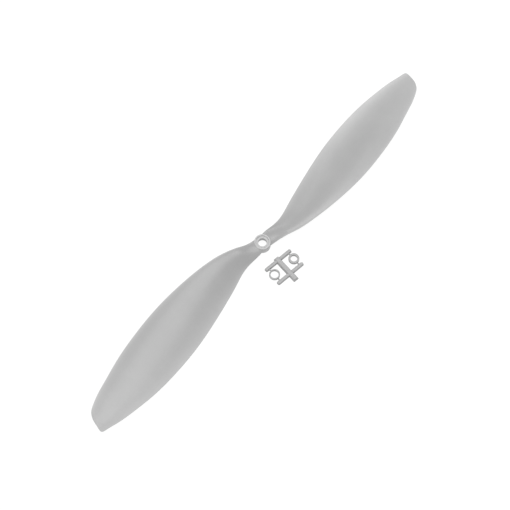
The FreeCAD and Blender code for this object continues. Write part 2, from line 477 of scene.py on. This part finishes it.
def add_propeller(material):
    """The hub and its two blades. The profile's corners give radius, height and rounding."""
    profile = [(HUB_RADIUS, 0, 0.25), (HUB_RADIUS, HUB_HEIGHT, 0.4),
               (RECESS_RADIUS, HUB_HEIGHT, 0.18), (RECESS_RADIUS, RECESS_FLOOR, 0.2),
               (BORE_RADIUS, RECESS_FLOOR, 0.2), (BORE_RADIUS, SEAT_DEPTH, 0.12),
               (SEAT_RADIUS, SEAT_DEPTH, 0.12), (SEAT_RADIUS, 0, 0.2)]
    rows = turned(profile)
    # painted light: the whole hub is painted paler, as if lit through like thin nylon
    thick = np.full(rows.shape[:2], HUB_PAINTED_GLOW_WALL)
    add_piece("hub", "propeller", material, rows, closed=True, thick=thick)
    rows, thick = blade_rows()
    for node, turn in (("blade_a", 0), ("blade_b", math.pi)):
        blade = turn_about(rows, turn)
        add_piece(node, "propeller", material, blade, thick=thick)


def add_tree(material):
    """The runner, its four arms and the four snapped gates."""
    bar = drafted_bar(RUNNER_ENDS, RUNNER_FOOT_WIDTH, RUNNER_TOP_WIDTH, RUNNER_HEIGHT,
                      RUNNER_CORNER, RUNNER_CROWN)
    runner = turn_about(turn_about(bar, math.pi / 2), TREE_TURN, TREE_CENTRE)
    add_piece("tree_runner", "ring_tree", material, runner)
    bar = drafted_bar(ARM_ENDS, ARM_FOOT_WIDTH, ARM_TOP_WIDTH, ARM_HEIGHT,
                      ARM_CORNER, ARM_CROWN, ARM_FOOT)
    for side, size in ((1, "5mm"), (-1, "6mm")):
        for end, place in ((1, "near"), (-1, "far")):
            arm = turn_about(bar * np.array([side, 1, 1]), 0, (0, end * ARM_PLACE))
            gate = turn_about(gate_rows() * np.array([1, end, 1]), 0, (side * RING_PLACE, 0))
            for kind, rows in (("tree_arm_", arm), ("tree_gate_", gate)):
                rows = turn_about(rows, TREE_TURN, TREE_CENTRE)
                add_piece(kind + place + "_" + size, "ring_tree", material, rows)


def add_rings(material):
    """The two adapter rings. The profile's corners give radius, height and rounding."""
    for side, size in ((1, "5mm"), (-1, "6mm")):
        middle = turn_about(np.array([side * RING_PLACE, 0, 0]), TREE_TURN, TREE_CENTRE)
        profile = [(RING_RADIUS, 0, 0.12), (RING_RADIUS, RING_HEIGHT, 0.22),
                   (RING_BORES[size], RING_HEIGHT, 0.15), (RING_BORES[size], 0, 0.12)]
        add_piece("ring_" + size, "adapter_ring_" + size, material,
                  turned(profile, middle[:2]), closed=True)


# --------------------------------------------------------------- materials
class Nodes:
    """A material's node tree, with short calls to add a node and to join two."""

    def __init__(self, name):
        self.material = bpy.data.materials.new(name)
        self.material.use_nodes = True
        self.tree = self.material.node_tree
        self.shader = self.tree.nodes["Principled BSDF"]

    def add(self, kind, values, **settings):
        node = self.tree.nodes.new(kind)
        for setting, value in settings.items():
            setattr(node, setting, value)
        for socket, value in values.items():
            node.inputs[socket].default_value = value
        return node

    def join(self, source, target):
        self.tree.links.new(source, target)

    def noise(self, place, stretch, detail, roughness=0.6):
        """Noise whose cells are about 1 / stretch metres long each way."""
        mapping = self.add("ShaderNodeMapping", {"Scale": stretch})
        settings = {"Scale": 1.0, "Detail": detail, "Roughness": roughness}
        texture = self.add("ShaderNodeTexNoise", settings)
        self.join(place, mapping.inputs["Vector"])
        self.join(mapping.outputs["Vector"], texture.inputs["Vector"])
        return texture.outputs["Fac"]

    def ranged(self, source, low, high):
        """A noise, which mostly keeps between 0.3 and 0.7, spread over low to high."""
        limits = {"From Min": 0.3, "From Max": 0.7, "To Min": low, "To Max": high}
        node = self.add("ShaderNodeMapRange", limits)
        self.join(source, node.inputs["Value"])
        return node.outputs["Result"]

    def sum(self, first, second):
        node = self.add("ShaderNodeMath", {}, operation="ADD")
        self.join(first, node.inputs[0])
        self.join(second, node.inputs[1])
        return node.outputs["Value"]


def nylon(name, grey, mottle, gloss, fibre):
    """Satin glass-filled nylon: a grey that clouds a little, with fine fibres, a moulded grain and
    a painted glow that pales thin parts, standing for light shining through them.

    fibre is the stretch of the streaks that the fibres leave along the way the nylon flowed.
    """
    nodes = Nodes(name)
    place = nodes.add("ShaderNodeTexCoord", {}).outputs["Object"]
    clouds = nodes.noise(place, (CLOUD_STRETCH, CLOUD_STRETCH, CLOUD_STRETCH), detail=4.0)
    streaks = nodes.noise(place, fibre, detail=5.0, roughness=0.7)
    specks = nodes.noise(place, (SPECK_STRETCH, SPECK_STRETCH, SPECK_STRETCH), detail=2.0)
    tone = nodes.sum(nodes.ranged(clouds, 0, 0.5), nodes.ranged(streaks, 0, 0.2))
    tone = nodes.sum(tone, nodes.ranged(specks, 0, 0.3))
    ramp = nodes.add("ShaderNodeValToRGB", {})
    ramp.color_ramp.elements[0].color = (grey - mottle, grey - mottle, grey - DARK_TINT * mottle, 1)
    ramp.color_ramp.elements[1].color = (grey + mottle, grey + mottle, grey + PALE_TINT * mottle, 1)
    nodes.join(tone, ramp.inputs["Fac"])
    # painted light: where the nylon is thin its colour is painted paler, as if light shone through
    thin = nodes.add("ShaderNodeAttribute", {}, attribute_name="painted_thin_glow")
    gain = nodes.add("ShaderNodeMath", {1: PAINTED_GLOW_GAIN, 2: 1.0}, operation="MULTIPLY_ADD")
    nodes.join(thin.outputs["Fac"], gain.inputs[0])
    paler = nodes.add("ShaderNodeVectorMath", {}, operation="SCALE")
    nodes.join(ramp.outputs["Color"], paler.inputs[0])
    nodes.join(gain.outputs["Value"], paler.inputs["Scale"])
    nodes.join(paler.outputs["Vector"], nodes.shader.inputs["Base Color"])
    roughness = nodes.ranged(streaks, gloss - GLOSS_SPREAD, gloss + GLOSS_SPREAD)
    nodes.join(roughness, nodes.shader.inputs["Roughness"])
    relief = nodes.sum(nodes.ranged(specks, 0, 0.8), nodes.ranged(streaks, 0, 0.2))
    bump = nodes.add("ShaderNodeBump", {"Strength": GRAIN_STRENGTH, "Distance": GRAIN_DEPTH})
    nodes.join(relief, bump.inputs["Height"])
    nodes.join(bump.outputs["Normal"], nodes.shader.inputs["Normal"])
    return nodes.material


def floor_white():
    """A pale sweep, so brightly lit that it shows no shadow."""
    nodes = Nodes("pale_floor")
    nodes.shader.inputs["Base Color"].default_value = (FLOOR_GREY, FLOOR_GREY, FLOOR_GREY, 1)
    nodes.shader.inputs["Roughness"].default_value = FLOOR_ROUGHNESS
    nodes.shader.inputs["Emission Color"].default_value = (1, 1, 1, 1)
    nodes.shader.inputs["Emission Strength"].default_value = FLOOR_GLOW
    return nodes.material


# ------------------------------------------------------------------- stage
def add_floor(half_side=4.0):
    mesh = bpy.data.meshes.new("floor")
    corners = [(-half_side, -half_side, 0), (half_side, -half_side, 0),
               (half_side, half_side, 0), (-half_side, half_side, 0)]
    mesh.from_pydata(corners, [], [(0, 1, 2, 3)])
    mesh.materials.append(floor_white())
    floor = bpy.data.objects.new("floor", mesh)
    bpy.context.scene.collection.objects.link(floor)
    floor.visible_diffuse = False
    floor.visible_glossy = False


def aim(thing, target):
    thing.rotation_euler = (Vector(target) - thing.location).to_track_quat("-Z", "Y").to_euler()


def add_light(name, azimuth, elevation, size, watts):
    """A square soft box that looks at the hub, azimuth round from +X, in degrees and metres."""
    light = bpy.data.lights.new(name, "AREA")
    light.shape = "SQUARE"
    light.size = size
    light.energy = watts
    lamp = bpy.data.objects.new(name, light)
    turn, rise = math.radians(azimuth), math.radians(elevation)
    way = Vector((math.cos(turn) * math.cos(rise), math.sin(turn) * math.cos(rise), math.sin(rise)))
    lamp.location = LIGHT_DISTANCE * way
    aim(lamp, (0, 0, 0))
    bpy.context.scene.collection.objects.link(lamp)


def add_lights():
    add_light("overhead_box", azimuth=-8, elevation=80, size=0.85, watts=6.5)
    add_light("back_box", azimuth=58, elevation=20, size=0.45, watts=1.4)
    add_light("left_box", azimuth=172, elevation=16, size=0.5, watts=3.1)


def add_world(strength):
    world = bpy.data.worlds.new("studio")
    world.use_nodes = True
    background = world.node_tree.nodes["Background"]
    background.inputs["Color"].default_value = (1, 1, 1, 1)
    background.inputs["Strength"].default_value = strength
    bpy.context.scene.world = world


def add_camera():
    """Looks down on the hub from 69 degrees up."""
    data = bpy.data.cameras.new("camera")
    data.lens = LENS
    data.sensor_width = 36.0
    data.clip_end = 20.0
    camera = bpy.data.objects.new("camera", data)
    target = Vector(CAMERA_TARGET) * MM
    camera.location = target + Vector(CAMERA_WAY) * CAMERA_DISTANCE * MM
    aim(camera, target)
    bpy.context.scene.collection.objects.link(camera)
    bpy.context.scene.camera = camera


def main():
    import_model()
    add_propeller(nylon("propeller_nylon", grey=0.35, mottle=0.02, gloss=0.3, fibre=(60, 900, 900)))
    add_tree(nylon("tree_nylon", grey=0.39, mottle=0.02, gloss=0.32, fibre=(500, 500, 500)))
    add_rings(nylon("ring_nylon", grey=0.38, mottle=0.02, gloss=0.32, fibre=(600, 600, 200)))
    add_floor()
    add_lights()
    add_world(WORLD_STRENGTH)
    add_camera()
    bpy.context.scene.view_settings.view_transform = "Standard"
    bpy.context.view_layer.update()


main()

(WHAT IS NEEDED) Return the lines above, from the one containing "import_model()" to the end, exactly as they stand.

(THE RESULT)
    import_model()
    add_propeller(nylon("propeller_nylon", grey=0.35, mottle=0.02, gloss=0.3, fibre=(60, 900, 900)))
    add_tree(nylon("tree_nylon", grey=0.39, mottle=0.02, gloss=0.32, fibre=(500, 500, 500)))
    add_rings(nylon("ring_nylon", grey=0.38, mottle=0.02, gloss=0.32, fibre=(600, 600, 200)))
    add_floor()
    add_lights()
    add_world(WORLD_STRENGTH)
    add_camera()
    bpy.context.scene.view_settings.view_transform = "Standard"
    bpy.context.view_layer.update()


main()